WINDY GYLE BAND - Purple Hills To Coast 
Hooky Mat Records HMR024 

An iconic group including key figures from the Northumbrian folk music revival, the Windy Gyle Band only performs and records occasionally but they boast a great repertoire of pipe and fiddle music, as well as crossing a few borders to bring in pieces from Scotland, Cape Breton and a couple of other North American traditions.

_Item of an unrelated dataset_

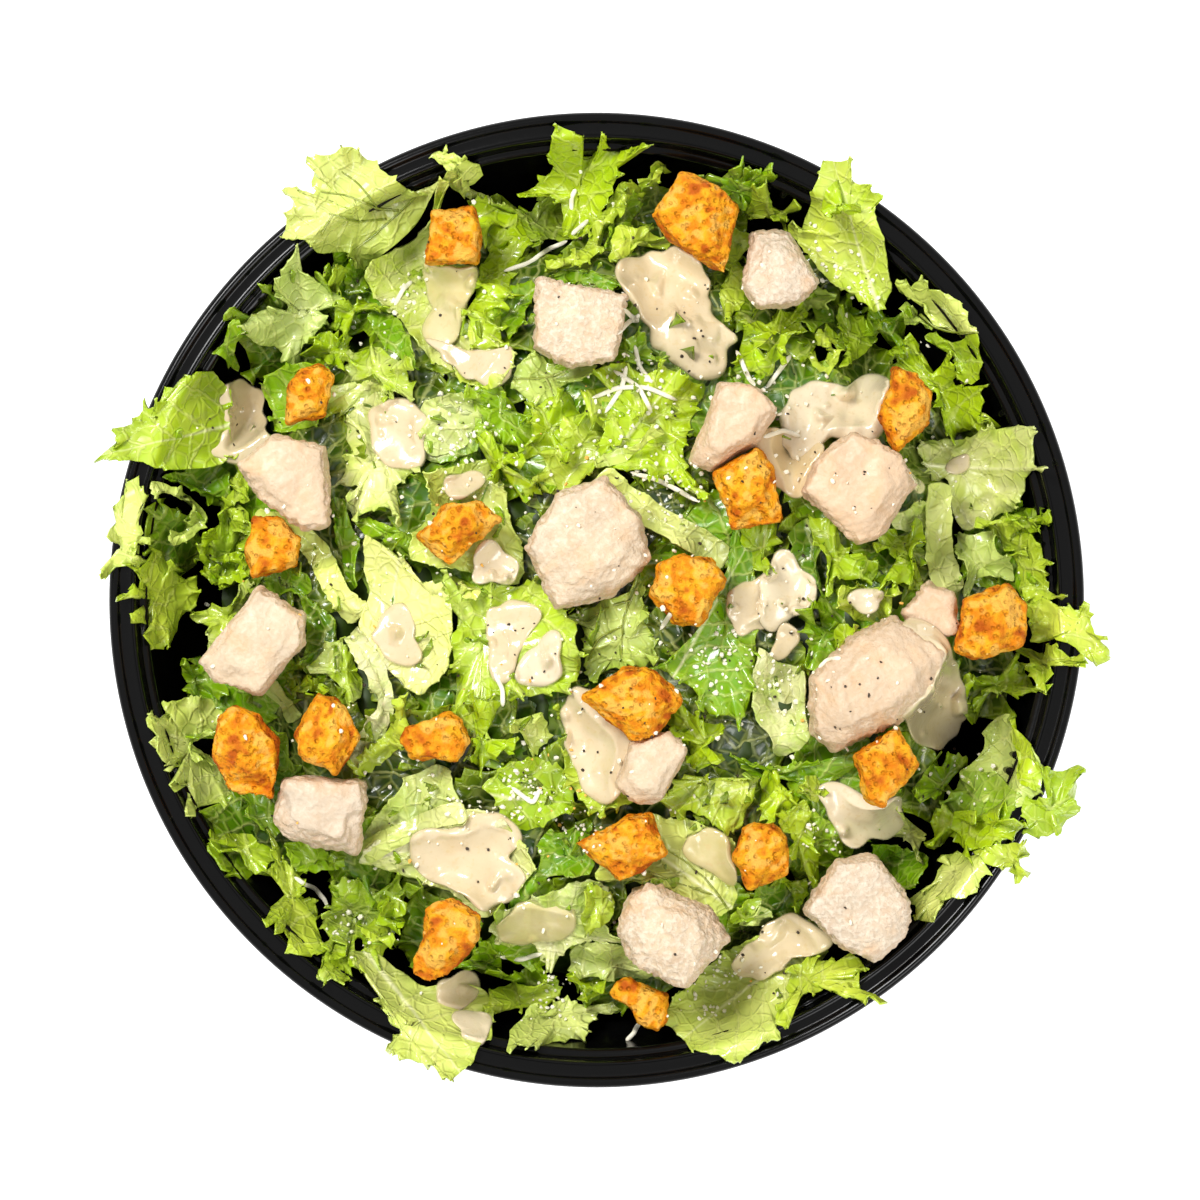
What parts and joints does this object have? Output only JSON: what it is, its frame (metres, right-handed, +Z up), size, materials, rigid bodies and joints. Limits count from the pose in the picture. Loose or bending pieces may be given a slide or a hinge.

With three Northumbrian pipers in this six-piece group, you'd expect a high percentage of piping showpieces - and you'd be right, but you also have to reckon with the four fiddlers in the band (both Anthony Robb and Paul Knox wielding both instruments), and with Ged Lawson's guitar, as well as Kathy Anderson’s piano accompaniment which is flexible enough to handle Frank Jamieson's Shetland two-step or Cotton Collins' Westphalia Waltz.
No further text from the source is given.